==== INPUT FOR THIS TASK
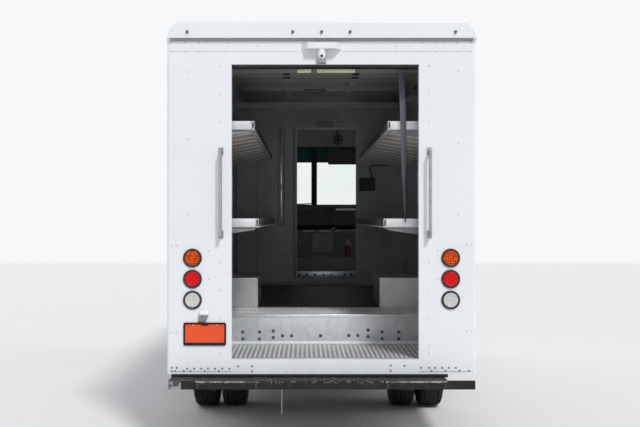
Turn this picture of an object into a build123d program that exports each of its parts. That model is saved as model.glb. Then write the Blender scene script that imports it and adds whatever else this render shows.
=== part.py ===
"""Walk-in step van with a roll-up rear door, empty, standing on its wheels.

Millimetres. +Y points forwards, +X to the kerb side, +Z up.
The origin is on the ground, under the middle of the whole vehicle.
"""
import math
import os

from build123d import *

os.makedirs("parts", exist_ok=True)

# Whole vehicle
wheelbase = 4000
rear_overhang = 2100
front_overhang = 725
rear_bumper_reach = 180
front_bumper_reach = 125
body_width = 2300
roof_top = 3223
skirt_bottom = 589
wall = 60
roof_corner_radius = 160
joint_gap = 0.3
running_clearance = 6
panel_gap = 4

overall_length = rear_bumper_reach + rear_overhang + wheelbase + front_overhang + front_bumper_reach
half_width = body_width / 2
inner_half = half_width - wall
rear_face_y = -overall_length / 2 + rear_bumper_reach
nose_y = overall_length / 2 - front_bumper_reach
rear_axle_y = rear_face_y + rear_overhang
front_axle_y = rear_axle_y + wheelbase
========
==== INPUT FOR THIS TASK
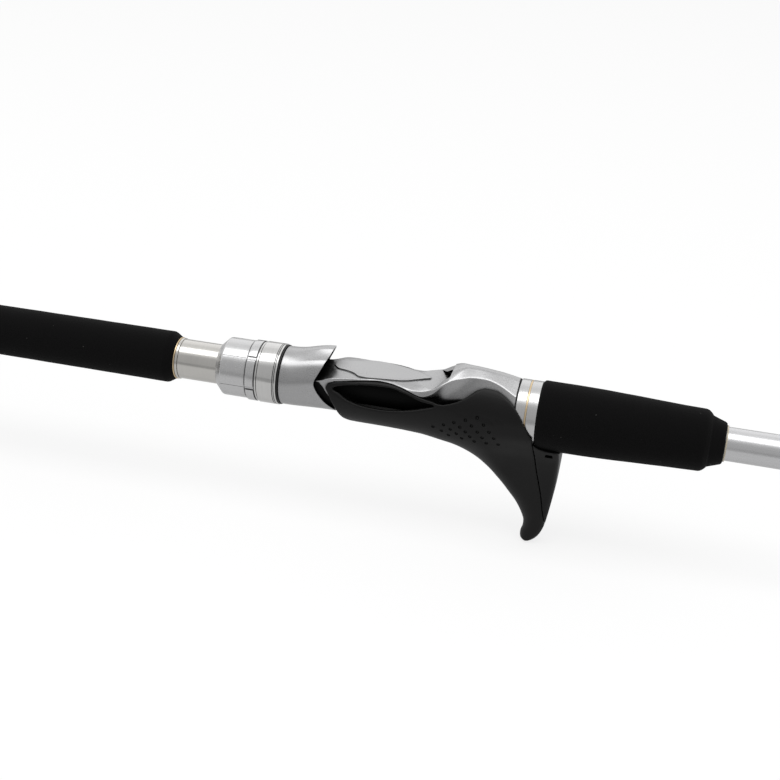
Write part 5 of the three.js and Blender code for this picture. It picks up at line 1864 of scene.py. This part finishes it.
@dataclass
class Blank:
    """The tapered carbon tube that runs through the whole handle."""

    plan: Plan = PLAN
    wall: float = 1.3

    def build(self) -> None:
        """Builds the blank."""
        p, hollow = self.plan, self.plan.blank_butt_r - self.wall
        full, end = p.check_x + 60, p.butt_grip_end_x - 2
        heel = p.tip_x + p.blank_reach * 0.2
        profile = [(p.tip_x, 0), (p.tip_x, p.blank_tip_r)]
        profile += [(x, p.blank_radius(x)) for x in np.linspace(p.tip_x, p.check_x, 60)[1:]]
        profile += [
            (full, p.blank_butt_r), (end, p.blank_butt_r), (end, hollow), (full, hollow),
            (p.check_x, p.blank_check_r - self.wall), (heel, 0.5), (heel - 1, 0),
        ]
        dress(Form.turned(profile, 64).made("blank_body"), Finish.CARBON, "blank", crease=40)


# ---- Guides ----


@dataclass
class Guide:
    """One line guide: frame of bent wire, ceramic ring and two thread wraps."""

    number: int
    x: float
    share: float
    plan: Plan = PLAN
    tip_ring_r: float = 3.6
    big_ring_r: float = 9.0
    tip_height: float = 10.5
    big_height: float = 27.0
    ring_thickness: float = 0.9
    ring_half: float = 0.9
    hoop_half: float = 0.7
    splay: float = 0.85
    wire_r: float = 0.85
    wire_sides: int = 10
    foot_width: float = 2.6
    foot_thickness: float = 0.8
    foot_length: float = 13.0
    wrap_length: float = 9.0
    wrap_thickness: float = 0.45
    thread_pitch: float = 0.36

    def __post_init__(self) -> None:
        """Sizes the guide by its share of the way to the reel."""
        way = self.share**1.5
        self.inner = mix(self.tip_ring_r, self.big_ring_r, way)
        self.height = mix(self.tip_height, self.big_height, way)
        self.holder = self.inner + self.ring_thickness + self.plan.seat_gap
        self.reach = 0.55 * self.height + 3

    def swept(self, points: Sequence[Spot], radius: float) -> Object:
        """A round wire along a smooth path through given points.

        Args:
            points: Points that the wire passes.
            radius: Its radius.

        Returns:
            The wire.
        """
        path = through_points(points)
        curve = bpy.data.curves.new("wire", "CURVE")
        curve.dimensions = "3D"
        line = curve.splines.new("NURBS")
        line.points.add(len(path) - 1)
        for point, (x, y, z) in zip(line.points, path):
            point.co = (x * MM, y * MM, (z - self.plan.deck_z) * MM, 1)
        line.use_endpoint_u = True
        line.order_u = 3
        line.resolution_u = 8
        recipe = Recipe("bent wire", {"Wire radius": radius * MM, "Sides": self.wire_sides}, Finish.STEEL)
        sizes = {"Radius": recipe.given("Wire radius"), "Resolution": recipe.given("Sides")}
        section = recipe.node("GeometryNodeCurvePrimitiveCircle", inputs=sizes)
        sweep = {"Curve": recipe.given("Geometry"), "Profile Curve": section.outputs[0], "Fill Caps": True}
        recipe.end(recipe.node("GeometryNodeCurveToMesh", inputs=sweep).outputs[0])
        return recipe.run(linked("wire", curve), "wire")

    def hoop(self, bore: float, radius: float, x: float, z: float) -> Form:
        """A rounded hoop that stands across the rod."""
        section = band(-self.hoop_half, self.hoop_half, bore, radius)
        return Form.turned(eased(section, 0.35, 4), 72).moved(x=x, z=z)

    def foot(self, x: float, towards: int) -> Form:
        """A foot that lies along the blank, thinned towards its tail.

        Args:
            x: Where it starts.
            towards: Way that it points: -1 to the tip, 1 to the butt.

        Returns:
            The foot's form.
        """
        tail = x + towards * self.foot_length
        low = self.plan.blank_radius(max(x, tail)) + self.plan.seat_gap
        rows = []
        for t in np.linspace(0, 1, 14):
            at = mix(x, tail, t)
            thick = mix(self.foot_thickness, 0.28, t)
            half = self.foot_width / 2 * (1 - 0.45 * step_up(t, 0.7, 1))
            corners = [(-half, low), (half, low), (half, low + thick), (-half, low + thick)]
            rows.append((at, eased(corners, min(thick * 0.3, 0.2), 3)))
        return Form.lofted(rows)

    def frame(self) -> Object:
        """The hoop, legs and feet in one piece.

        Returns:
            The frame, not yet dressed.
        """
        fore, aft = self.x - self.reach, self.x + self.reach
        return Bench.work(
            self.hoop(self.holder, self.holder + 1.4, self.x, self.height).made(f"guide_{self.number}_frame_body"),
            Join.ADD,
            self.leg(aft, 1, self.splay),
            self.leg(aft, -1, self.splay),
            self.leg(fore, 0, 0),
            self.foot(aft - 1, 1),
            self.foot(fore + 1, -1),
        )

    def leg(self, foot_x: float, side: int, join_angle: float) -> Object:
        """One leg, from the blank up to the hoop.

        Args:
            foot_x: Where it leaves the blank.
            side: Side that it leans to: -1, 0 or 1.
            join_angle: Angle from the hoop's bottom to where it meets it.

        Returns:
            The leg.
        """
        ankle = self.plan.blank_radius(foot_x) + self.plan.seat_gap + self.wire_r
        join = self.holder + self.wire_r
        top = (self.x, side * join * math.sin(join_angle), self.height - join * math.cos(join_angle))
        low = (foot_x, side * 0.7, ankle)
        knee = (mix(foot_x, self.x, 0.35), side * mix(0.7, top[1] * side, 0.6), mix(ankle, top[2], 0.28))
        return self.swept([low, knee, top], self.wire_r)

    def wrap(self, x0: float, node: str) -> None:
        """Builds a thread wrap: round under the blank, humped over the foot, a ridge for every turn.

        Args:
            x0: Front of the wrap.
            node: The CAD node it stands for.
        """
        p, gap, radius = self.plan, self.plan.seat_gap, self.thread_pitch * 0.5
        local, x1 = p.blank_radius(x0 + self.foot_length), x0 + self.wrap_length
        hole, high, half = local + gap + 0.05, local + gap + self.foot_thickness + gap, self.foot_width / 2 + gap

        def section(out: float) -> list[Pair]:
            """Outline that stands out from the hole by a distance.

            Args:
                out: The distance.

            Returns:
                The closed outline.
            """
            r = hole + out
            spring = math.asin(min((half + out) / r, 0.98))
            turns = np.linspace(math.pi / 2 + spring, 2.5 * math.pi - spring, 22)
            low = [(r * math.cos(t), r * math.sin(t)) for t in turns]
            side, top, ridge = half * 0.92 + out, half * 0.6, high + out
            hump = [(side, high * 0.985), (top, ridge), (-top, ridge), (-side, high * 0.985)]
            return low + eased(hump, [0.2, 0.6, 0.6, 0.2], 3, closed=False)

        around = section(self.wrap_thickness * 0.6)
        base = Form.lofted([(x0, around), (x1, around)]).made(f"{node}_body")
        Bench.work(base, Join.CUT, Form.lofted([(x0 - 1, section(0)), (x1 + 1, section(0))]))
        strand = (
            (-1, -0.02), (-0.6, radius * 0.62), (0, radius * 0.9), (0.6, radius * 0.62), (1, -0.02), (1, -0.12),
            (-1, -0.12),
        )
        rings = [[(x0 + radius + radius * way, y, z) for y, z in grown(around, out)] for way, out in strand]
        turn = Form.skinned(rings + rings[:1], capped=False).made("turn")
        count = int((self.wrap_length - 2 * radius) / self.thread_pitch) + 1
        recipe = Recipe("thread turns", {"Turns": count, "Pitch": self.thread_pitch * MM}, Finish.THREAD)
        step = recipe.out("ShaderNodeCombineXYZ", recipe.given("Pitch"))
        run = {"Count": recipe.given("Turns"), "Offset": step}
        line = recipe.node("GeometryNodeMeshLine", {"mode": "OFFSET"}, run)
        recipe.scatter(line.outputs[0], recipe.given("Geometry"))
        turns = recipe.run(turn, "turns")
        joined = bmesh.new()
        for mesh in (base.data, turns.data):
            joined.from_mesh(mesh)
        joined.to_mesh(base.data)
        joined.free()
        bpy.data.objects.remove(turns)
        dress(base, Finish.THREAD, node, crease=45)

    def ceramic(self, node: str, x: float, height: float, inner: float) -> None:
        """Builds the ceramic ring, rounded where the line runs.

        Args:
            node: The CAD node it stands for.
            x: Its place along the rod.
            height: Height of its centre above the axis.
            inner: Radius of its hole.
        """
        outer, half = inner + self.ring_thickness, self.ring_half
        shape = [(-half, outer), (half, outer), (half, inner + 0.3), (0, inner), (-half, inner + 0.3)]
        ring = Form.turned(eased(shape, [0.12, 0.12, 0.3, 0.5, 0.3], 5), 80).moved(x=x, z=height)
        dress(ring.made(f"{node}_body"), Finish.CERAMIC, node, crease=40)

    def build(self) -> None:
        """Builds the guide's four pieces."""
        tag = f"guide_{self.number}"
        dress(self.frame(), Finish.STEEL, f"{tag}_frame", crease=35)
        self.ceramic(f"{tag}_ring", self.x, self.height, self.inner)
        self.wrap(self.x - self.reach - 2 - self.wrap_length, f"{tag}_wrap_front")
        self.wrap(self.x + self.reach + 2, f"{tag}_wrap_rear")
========
## SHORT EXERCISE
Nothing beyond the lines starting at the line containing "Turn this picture" and ending at the line containing "front_axle_y = rear_axle_y + wheelbase" is to be reproduced; reproduce those lines exactly, both ends included.

## ANSWER TO THIS PROBLEM
Turn this picture of an object into a build123d program that exports each of its parts. That model is saved as model.glb. Then write the Blender scene script that imports it and adds whatever else this render shows.
=== part.py ===
"""Walk-in step van with a roll-up rear door, empty, standing on its wheels.

Millimetres. +Y points forwards, +X to the kerb side, +Z up.
The origin is on the ground, under the middle of the whole vehicle.
"""
import math
import os

from build123d import *

os.makedirs("parts", exist_ok=True)

# Whole vehicle
wheelbase = 4000
rear_overhang = 2100
front_overhang = 725
rear_bumper_reach = 180
front_bumper_reach = 125
body_width = 2300
roof_top = 3223
skirt_bottom = 589
wall = 60
roof_corner_radius = 160
joint_gap = 0.3
running_clearance = 6
panel_gap = 4

overall_length = rear_bumper_reach + rear_overhang + wheelbase + front_overhang + front_bumper_reach
half_width = body_width / 2
inner_half = half_width - wall
rear_face_y = -overall_length / 2 + rear_bumper_reach
nose_y = overall_length / 2 - front_bumper_reach
rear_axle_y = rear_face_y + rear_overhang
front_axle_y = rear_axle_y + wheelbase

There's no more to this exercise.